Is Martha Stewart’s Sports Illustrated cover breaking barriers or creating them? 2 Manitoba seniors weigh in

Two older Manitobans have mixed feelings on Martha Stewart becoming the the oldest cover star of the Sports Illustrated Swimsuit Issue at the age of 81.

The lifestyle and homemaking icon is pictured wearing a white one-piece swimsuit on the sports magazine’s famed annual issue. The businesswoman and media personality wrote in an Instagram post Monday that she hopes the cover inspires people “to try new things, no matter what stage of life you’re in.” 

For two Manitoba seniors, matching Stewart’s appearance seems unattainable for most in their age bracket.

Beverly Suek said she was concerned when she saw the magazine cover, and is worried Stewart’s portrayal is actually detrimental to older women.

“It’s an impossible dream,” Suek said in a Wednesday interview with CBC Manitoba’s Marcy Markusa on Information Radio.

“You can never achieve that no matter how many age-defying creams you buy or how much Botox you use.”

An older woman wears a white one-piece swimsuit and a yellow shawl.
Lifestyle icon Martha Stewart appeared on the May 2023 issue, but two Manitoba seniors wonder if the 81-year-old woman’s appearance will negatively impact older women. (si_swimsuit/Instagram)

She likes the idea of an older woman on the cover, though.

“It’s an interesting idea and it would be great if they were showing a 81-year-old woman as a vibrant, sexy woman with wrinkles and all and that’s a good thing,” Suek said, adding that she believes the image was altered.

“I was really concerned of the fact that this was photoshopped and airbrushed or whatever in such a way that it wasn’t real, it wasn’t how an 81-year-old woman looks.”

LISTEN | Manitoba seniors weigh in on Martha Stewart’s cover photo:

Information Radio – MB8:30How two Winnipeggers navigate body image in older age

The new Sports Illustrated cover featuring Martha Stewart has created a lot of conversation about age, confidence and body image.

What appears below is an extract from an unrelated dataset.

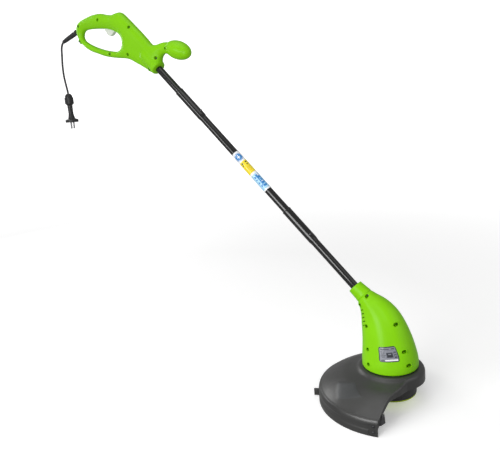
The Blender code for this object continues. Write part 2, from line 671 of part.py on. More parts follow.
def build_housing(head):
    """Make the motor housing with its screws, label, motor, shaft and fan."""
    walls = [housing_depth(x * MM, z * MM) - HOUSING_WALL * 0.6 for x, z in HOUSING_SCREWS]
    for half, name in ((-1, "motor_housing_right"), (1, "motor_housing_left")):
        fixings = clamshell_fixings(half, name, HOUSING_SCREWS, walls, head)
        housing_half(half, name, head, fixings)
    clamshell_screws("housing_screw", HOUSING_SCREWS, head)

    outer, inner = [], []
    for i in range(9):
        turn = LABEL_TURN + LABEL_SPREAD * i / 8
        rows = [interpolated_station(share) for share in (0.0, 0.33, 0.67, 1.0)]
        outer.append([housing_point(row, turn, -0.0009) for row in rows])
        inner.append([housing_point(row, turn, -GAP) for row in rows])
    label = grid_shell(outer, inner, False)
    piece("rating_label", label, make_material("rating_label", (0.55, 0.56, 0.6), 0.35), head)

    steel = make_material("motor_steel", STEEL, 0.4, 1.0)
    can = lathe([(0.0045, 0.088), (0.0255, 0.088), (0.0255, 0.142), (0.0120, 0.142), (0.0120, 0.147),
                 (0.0045, 0.147)], 20)
    piece("motor_can", can, steel, head)
    bracket = lathe([(0.0090, 0.0685), (0.0540, 0.0685), (0.0540, 0.0715), (0.0225, 0.0715),
                     (0.0225, 0.0855), (0.0090, 0.0855)], 24)
    bracket_item = piece("motor_bracket", bracket, make_material("motor_bracket", DARK, 0.5), head)
    screw_holes = bmesh.new()
    for turn in GUARD_SCREW_TURNS:
        place = Vector((GUARD_SCREW_RING * math.cos(turn), GUARD_SCREW_RING * math.sin(turn), 0))
        rod(screw_holes, place + Vector((0, 0, 0.05)), place + Vector((0, 0, 0.08)), SCREW_HOLE_R, 10)
    boolean(bracket_item, piece("guard_screw_holes", screw_holes, GUIDE, head), "DIFFERENCE")

    shaft = lathe([(0, 0.0135), (0.0040, 0.0135), (0.0040, 0.1640), (0, 0.1640)], 16)
    piece("motor_shaft", shaft, make_material("motor_shaft", STEEL, 0.25, 1.0), head)
    build_fan(head)


def interpolated_station(share):
    """Give a housing station between the two that carry the rating label."""
    upper, lower = (HOUSING_STATIONS[number] for number in LABEL_STATIONS)
    return [a + (b - a) * share for a, b in zip(upper, lower)]


def build_fan(head):
    """Make the cooling fan above the motor as one hub with blades."""
    disc = lathe([(0.0043, 0.1500), (0.0300, 0.1500), (0.0300, 0.1516), (0.0080, 0.1516), (0.0080, 0.1590),
                  (0.0043, 0.1590)], 20)
    fan = piece("cooling_fan", disc, make_material("cooling_fan", DARK, 0.5), head)
    blades = bmesh.new()
    for number in range(8):
        turn = Matrix.Rotation(2 * math.pi * number / 8, 4, "Z")
        box(blades, turn @ Vector((0.0180, 0, 0.1545)), (0.0230, 0.0014, 0.0075), turn)
    boolean(fan, piece("fan_blades", blades, GUIDE, head), "UNION")


# ------------------------------------------------------------------ guard

def dome_height(radius):
    """Height of the dome's outer surface at a radius in metres."""
    r = radius / MM
    for (r0, z0), (r1, z1) in zip(DOME, DOME[1:]):
        if r <= r1:
            return (z0 + (z1 - z0) * (r - r0) / (r1 - r0)) * MM
    return DOME[-1][1] * MM


def guard_reach(turn):
    """Outer radius and lower edge of the guard at an angle from straight ahead."""
    angle = abs(math.degrees(turn))
    if turn > 0:
        angle *= OPEN_EDGE[-1][0] / LEFT_END
    if angle >= OPEN_EDGE[-1][0]:
        return GUARD_R, GUARD_RIM
    for (a0, r0), (a1, r1) in zip(OPEN_EDGE, OPEN_EDGE[1:]):
        if angle <= a1:
            reach = (r0 + (r1 - r0) * (angle - a0) / (a1 - a0)) * MM
            return reach, min(NOSE_EDGE, dome_height(reach) - 0.006)
    raise ValueError("angle is outside the open edge")


def build_guard(head):
    """Make the guard: a dome open in front, with a nose round the spool and a deep skirt behind."""
    front = [0, 12, 24, 36, 46, 56, 64, 70, 74.5, 77, 78.5]
    right = front + [87 + 9.3 * k for k in range(10)] + [180]
    left = [a * LEFT_END / front[-1] for a in front] + [105.5 + 9.4 * k for k in range(8)]
    turns = [math.radians(-a) for a in reversed(right)] + [math.radians(a) for a in left[1:]]
    shares = (0, 0.28, 0.37, 0.52, 0.70, 0.86, 1.0)
    outer, inner = [], []
    for turn in turns:
        reach, edge = guard_reach(turn)
        c, s = math.cos(turn), math.sin(turn)
        start = DOME[0][0] * MM
        outside, inside = [], []
        for share in shares:
            radius = start + (reach - start) * share
            height = dome_height(radius)
            outside.append((c * radius, s * radius, height))
            radius_in = start + (reach - GUARD_WALL - start) * share
            below = GUARD_WALL * (1.05 + 0.3 * share)
            inside.append((c * radius_in, s * radius_in, height - below))
        outside.append((c * reach, s * reach, edge))
        inside.append((c * (reach - GUARD_WALL), s * (reach - GUARD_WALL), edge))
        outer.append(outside)
        inner.append(inside)
    guard = piece("guard", grid_shell(outer, inner, True), make_material("guard", DARK, 0.55), head)

    hook = bmesh.new()
    box(hook, polar(GUARD_R + 0.0040, HOOK_TURN, -0.0075), (0.0180, 0.0050, 0.0170),
        Matrix.Rotation(HOOK_TURN, 4, "Z"))
    boolean(guard, piece("guard_hook", hook, GUIDE, head), "UNION")
    cuts = bmesh.new()
    for turn in GUARD_SCREW_TURNS:
        place = Vector((GUARD_SCREW_RING * math.cos(turn), GUARD_SCREW_RING * math.sin(turn), 0))
        rod(cuts, place + Vector((0, 0, 0.05)), place + Vector((0, 0, 0.08)), SCREW_HOLE_R, 10)
    for height in BLADE_SCREW_HEIGHTS:
        rod(cuts, polar(0.170, BLADE_TURN, height), polar(0.150, BLADE_TURN, height), SCREW_HOLE_R, 10)
    boolean(guard, piece("guard_holes", cuts, GUIDE, head), "DIFFERENCE")

    mesh = screw_mesh("guard_screw", 0.0036, 0.0022, SCREW_R, 0.0100)
    for number, turn in enumerate(GUARD_SCREW_TURNS, 1):
        place = (GUARD_SCREW_RING * math.cos(turn), GUARD_SCREW_RING * math.sin(turn), GUARD_SCREW_SEAT)
        link(f"guard_screw_{number}", mesh, head, place, (math.pi, 0, 0))


def polar(radius, turn, height):
    """Point at a radius, an angle from straight ahead and a height in the head's own frame."""
    return Vector((radius * math.cos(turn), radius * math.sin(turn), height))


def build_line_cutter(head):
    """Make the steel line cutter inside the skirt's right end, with its two screws."""
    place = polar(GUARD_R - GUARD_WALL - 0.0006, BLADE_TURN, 0)
    frame = empty("line_cutter_frame", place, (0, 0, BLADE_TURN), head)
    bm = bmesh.new()
    box(bm, (-0.0008, 0.0010, -0.0030), (0.0012, 0.0150, 0.0220))
    blade = piece("line_cutter_blade", bm, make_material("line_cutter_blade", STEEL, 0.3, 1.0), frame)
    leg = bmesh.new()
    box(leg, (-0.0065, 0.0079, 0.0030), (0.0126, 0.0012, 0.0100))
    boolean(blade, piece("line_cutter_leg", leg, GUIDE, frame), "UNION")
    fin = bmesh.new()
    corners = [(0.0074, -0.0010), (0.0215, 0.0090), (0.0195, 0.0300), (0.0150, 0.0130), (0.0074, 0.0060)]
    near = [fin.verts.new((-0.0124, y, z)) for y, z in corners]
    far = [fin.verts.new((-0.0112, y, z)) for y, z in corners]
    fin.faces.new(near)
    fin.faces.new(list(reversed(far)))
    join_rings(fin, near, far)
    boolean(blade, piece("line_cutter_fin", fin, GUIDE, frame), "UNION")
    holes = bmesh.new()
    for height in BLADE_SCREW_HEIGHTS:
        rod(holes, (0.01, 0, height), (-0.01, 0, height), SCREW_HOLE_R, 10)
    boolean(blade, piece("line_cutter_holes", holes, GUIDE, frame), "DIFFERENCE")
    mesh = screw_mesh("blade_screw", 0.0030, 0.0020, SCREW_R, 0.0062)
    seat = GUARD_WALL + 0.0006 + GAP
    for number, height in enumerate(BLADE_SCREW_HEIGHTS, 1):
        link(f"blade_screw_{number}", mesh, frame, (seat, 0, height), (0, math.pi / 2, 0))


# ------------------------------------------------------------------ cutting head

def build_cutting_head(head):
    """Make the spool housing, spool, bump knob, spring, cap, eyelet and line."""
    r = SPOOL_HOUSING_R
    housing = lathe([(0.0043, 0.0335), (0.0043, 0.0180), (0.0085, 0.0180), (0.0085, 0.0305),
                     (r - 0.0028, 0.0305), (r - 0.0028, 0.0040), (r - 0.0008, 0.0040), (r, 0.0075),
                     (r, 0.0260), (r - 0.0020, 0.0310), (r - 0.0070, 0.0335)], 26)
    item = piece("spool_housing", housing, make_material("spool_housing", (0.045, 0.045, 0.047), 0.5), head)
    eye = bmesh.new()
    outside, inside = (polar(radius, LINE_TURN, LINE_HEIGHT) for radius in (r + 0.01, r - 0.01))
    rod(eye, outside, inside, 0.0034 + GAP, 16)
    boolean(item, piece("eyelet_hole", eye, GUIDE, head), "DIFFERENCE")

    place = polar(r, LINE_TURN, LINE_HEIGHT)
    eyelet_frame = empty("eyelet_frame", place, (0, math.pi / 2, LINE_TURN), head)
    eyelet = lathe([(0.0020, -0.0050), (0.0034, -0.0050), (0.0034, 0.0004), (0.0048, 0.0004),
                    (0.0048, 0.0018), (0.0030, 0.0022), (0.0020, 0.0016)], 16)
    piece("line_eyelet", eyelet, make_material("line_eyelet", STEEL, 0.25, 1.0), eyelet_frame)
    line = bmesh.new()
    rod(line, (0, 0, -0.0070), (0, 0, 0.0860), 0.0009, 8)
    piece("cutting_line", line, make_material("cutting_line", (0.75, 0.6, 0.02), 0.4), eyelet_frame)

    cap = lathe([(0.0205, -0.0015), (0.0470, -0.0015), (0.0530, 0.0004), (0.0553, 0.0034), (0.0500, 0.0034),
                 (0.0500, 0.0070), (0.0480, 0.0070), (0.0480, 0.0010), (0.0205, 0.0010)], 26)
    piece("spool_cap", cap, make_material("spool_cap", (0.55, 0.72, 0.02), 0.4), head)

    knob = lathe([(0, -0.0100), (0.0150, -0.0100), (0.0190, -0.0065), (0.0190, 0.0040), (0.0070, 0.0040),
                  (0.0070, 0.0085), (0, 0.0085)], 24)
    piece("bump_knob", knob, make_material("bump_knob", (0.03, 0.03, 0.032), 0.5), head)
    spool = lathe([(0.0120, 0.0050), (0.0420, 0.0050), (0.0420, 0.0066), (0.0150, 0.0066), (0.0150, 0.0230),
                   (0.0420, 0.0230), (0.0420, 0.0246), (0.0120, 0.0246)], 24)
    piece("line_spool", spool, make_material("line_spool", BLACK, 0.5), head)
    wound = lathe([(0.0153, 0.0070), (0.0300, 0.0070), (0.0330, 0.0100), (0.0330, 0.0196), (0.0300, 0.0226),
                   (0.0153, 0.0226)], 24)
    piece("wound_line", wound, make_material("wound_line", (0.75, 0.6, 0.02), 0.45), head)
    spring = lathe([(0.0090, 0.0100), (0.0105, 0.0100), (0.0105, 0.0240), (0.0090, 0.0240)], 14)
    piece("bump_spring", spring, make_material("bump_spring", STEEL, 0.35, 1.0), head)


# ------------------------------------------------------------------ whole

clear_scene()
GUIDE = make_material("guide", (0.5, 0.5, 0.5), 0.5)
build_handle()
build_lead()
build_tube()
head_frame = empty("head_frame", (HEAD_X, 0, HEAD_Z))
build_housing(head_frame)
build_guard(head_frame)
build_line_cutter(head_frame)
build_cutting_head(head_frame)
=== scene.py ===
"""Corded string trimmer: fine surfaces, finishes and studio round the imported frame.

Laid out as an add-on and run as a script. Metres, +X forward, +Y to the user's left, +Z up.
"""

import math

import bmesh
import bpy
import numpy as np
from bpy.props import FloatProperty, FloatVectorProperty, IntProperty, PointerProperty
from mathutils import Matrix, Vector
from mathutils.geometry import delaunay_2d_cdt


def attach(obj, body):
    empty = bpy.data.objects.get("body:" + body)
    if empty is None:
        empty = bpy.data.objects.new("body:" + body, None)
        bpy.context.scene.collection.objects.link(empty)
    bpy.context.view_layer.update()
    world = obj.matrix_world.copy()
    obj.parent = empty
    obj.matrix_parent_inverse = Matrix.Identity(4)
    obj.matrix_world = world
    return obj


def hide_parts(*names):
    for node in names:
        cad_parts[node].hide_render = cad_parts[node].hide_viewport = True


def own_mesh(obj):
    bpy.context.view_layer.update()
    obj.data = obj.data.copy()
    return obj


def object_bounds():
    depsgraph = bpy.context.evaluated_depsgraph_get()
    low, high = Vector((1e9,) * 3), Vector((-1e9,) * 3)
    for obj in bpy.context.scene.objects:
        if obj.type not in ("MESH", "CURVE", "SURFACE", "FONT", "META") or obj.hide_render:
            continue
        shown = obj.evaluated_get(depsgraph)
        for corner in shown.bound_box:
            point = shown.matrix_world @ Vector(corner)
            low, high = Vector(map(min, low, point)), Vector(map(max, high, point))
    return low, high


bl_info = {
    "name": "String Trimmer",
    "version": (1, 0, 0),
    "blender": (4, 5, 0),
    "location": "3D View > Sidebar > Trimmer",
    "description": "Builds the visible pieces of a corded string trimmer round its packed frame",
    "category": "Object",
}

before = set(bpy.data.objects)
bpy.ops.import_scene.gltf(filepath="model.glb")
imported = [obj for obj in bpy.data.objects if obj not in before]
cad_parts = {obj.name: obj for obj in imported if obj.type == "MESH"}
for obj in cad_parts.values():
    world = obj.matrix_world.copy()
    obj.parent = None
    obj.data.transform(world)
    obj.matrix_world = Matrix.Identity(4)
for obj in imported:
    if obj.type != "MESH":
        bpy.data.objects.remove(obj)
CAD_BOX = [list(corner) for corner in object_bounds()]

MM = 0.001
GAP = 0.0003
SHARP = math.radians(32)
NEARLY_STRAIGHT = math.radians(172)
HEAD = Vector((0.820, 0, -0.925))
SHAFT_TILT = math.radians(45.3)
TUBE_TOP = Vector((0.2115, 0, -0.150))
TUBE_RUN = 0.755
SOCKETS = ((0.090, 0.186), (0.516, 0.612))
BUTTON_TURNS = (math.radians(90), math.radians(52))
SCREW_SEAT = 0.0080
CASE_SCREW = (0.0031, 0.0022, 0.0145)     # head radius, head height and length
FACING_RIGHT = (math.pi / 2, 0, 0)
WELL_TOP = 0.0114
WELL_RADIUS = 0.0041
WELL_RINGS = (0.0050, 0.0045, 0.0042, 0.0041, 0.0020)
OUTLINE_STEP = 0.0014
EDGE_DEPTHS = (0.0004, 0.0011, 0.0021, 0.0034, 0.0050, 0.0069)
FIELD_SPACING = 0.0026
FIELD_MARGIN = 0.0092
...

But what does it actually feel like to be an older woman in modern society? Two Winnipeggers in their 70s and 80s share their experience.

Sonja Lundstrom agrees that the image doesn’t seem realistic, but applauds Stewart for expressing herself and trying new things.

“We’re all born individuals and express ourselves in different ways. She chose to do it, but it wouldn’t be my choice,” Lundstrom, a woman in her 80s, said on Information Radio on Wednesday.

She thinks social media and the uproar this cover has generated has generally had a net positive effect on older people.

“I think it could be very positive because they see us out riding our bikes, out skiing, out actively doing things, being involved in a meaningful way in the community,” she said.